No entanto, apenas o económico, em seu sentido estrito, nos permitirá ir além do económico. Ao realocar os recursos que o capitalismo tão generosamente armazenou para nós, o socialismo pode permitir que o económico passe a ocupar um lugar mais afastado do palco. Ele não há de se evaporar, mas se tornará menos evidente. Gozar uma abastança de bens significa não ter de pensar em dinheiro o tempo todo. Isso nos liberta para atividades menos tediosas. Longe de ser um obcecado por questões económicas, Marx as via como um travesti do verdadeiro potencial humano. Ele queria uma sociedade na qual o económico não monopolizasse tanto tempo e tanta energia.

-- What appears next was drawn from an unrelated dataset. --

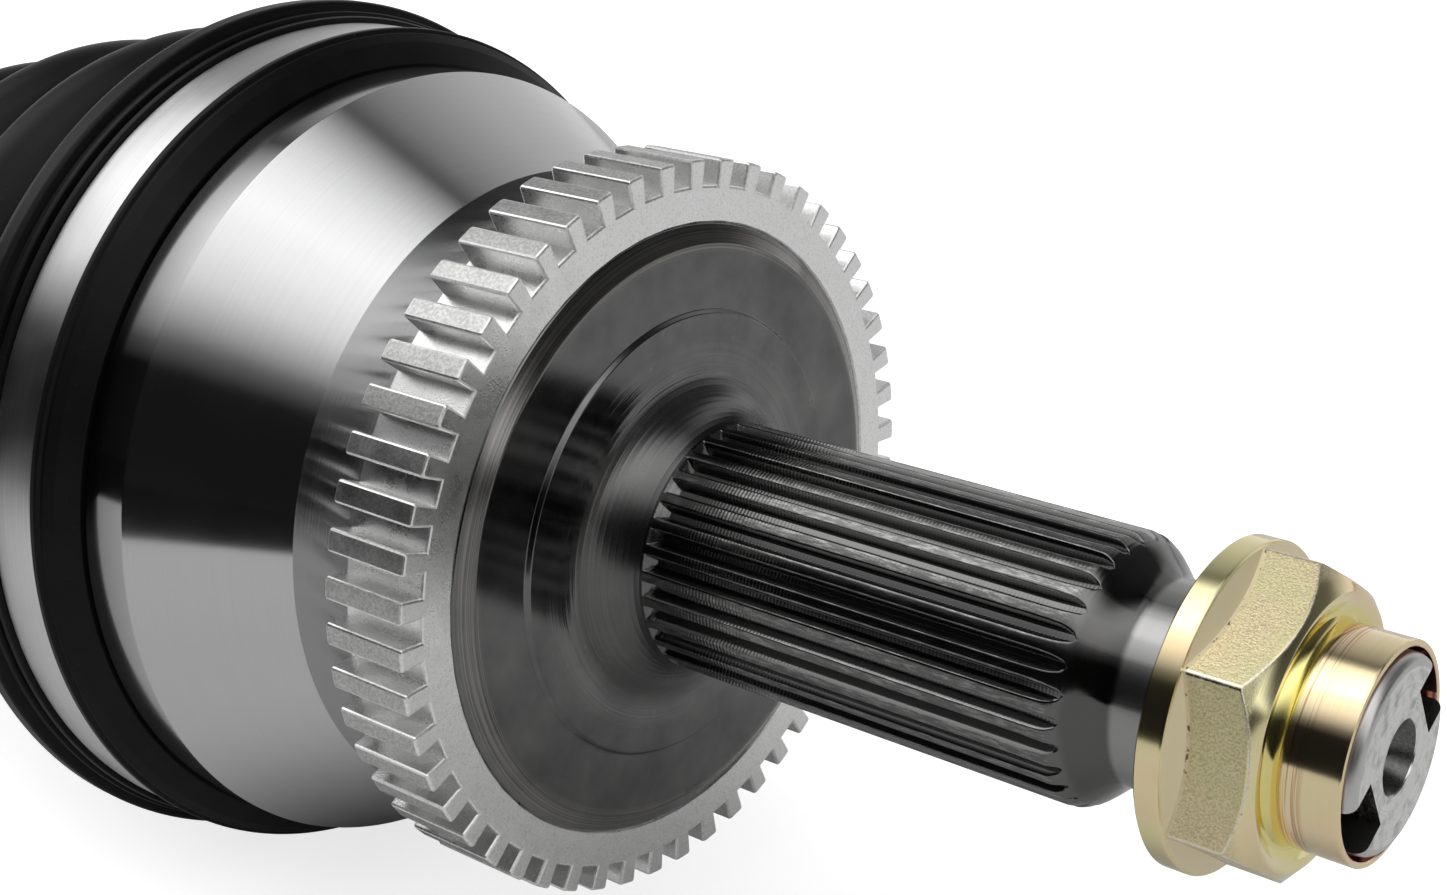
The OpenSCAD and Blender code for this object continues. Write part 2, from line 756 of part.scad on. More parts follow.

É compreensível que nossos ancestrais fossem tão preocupados com questões materiais. Quando é possível produzir apenas um pequeno excedente económico, ou praticamente nenhum excedente, a morte será certa se não houver trabalho pesado e incessante. O capitalismo, porém, gera o tipo de excedente que realmente poderia ser usado para aumentar o lazer de forma considerável. A ironia é que ele cria essa riqueza de uma forma que exige acumulação e expansão constantes e, consequentemente, trabalho constante. E cria também de uma forma que gera pobreza e dificuldades. Trata-se de um sistema que se deforma a si próprio. O resultado é que homens e mulheres modernos, cercados por uma afluência inimaginável para caçadores-coletores, escravos do passado ou servos feudais, acabam trabalhando tanto e tão duramente como os seus antepassados. 

A obra de Marx tem tudo a ver com lazer humano. A boa vida, para ele, não é feita de trabalho, mas de lazer. A autorrealização é uma forma de “produção”, sem dúvida, mas não uma produção coerciva. O lazer é necessário para que homens e mulheres dediquem tempo à administração de suas próprias vidas. Assim, causa surpresa que o marxismo não atraia mais ociosos e parasitas profissionais para suas fileiras. Isso, contudo, se deve ao facto de ser preciso despender um bocado de energia na consecução de tal meta. Em suma, o lazer é algo que demanda trabalho.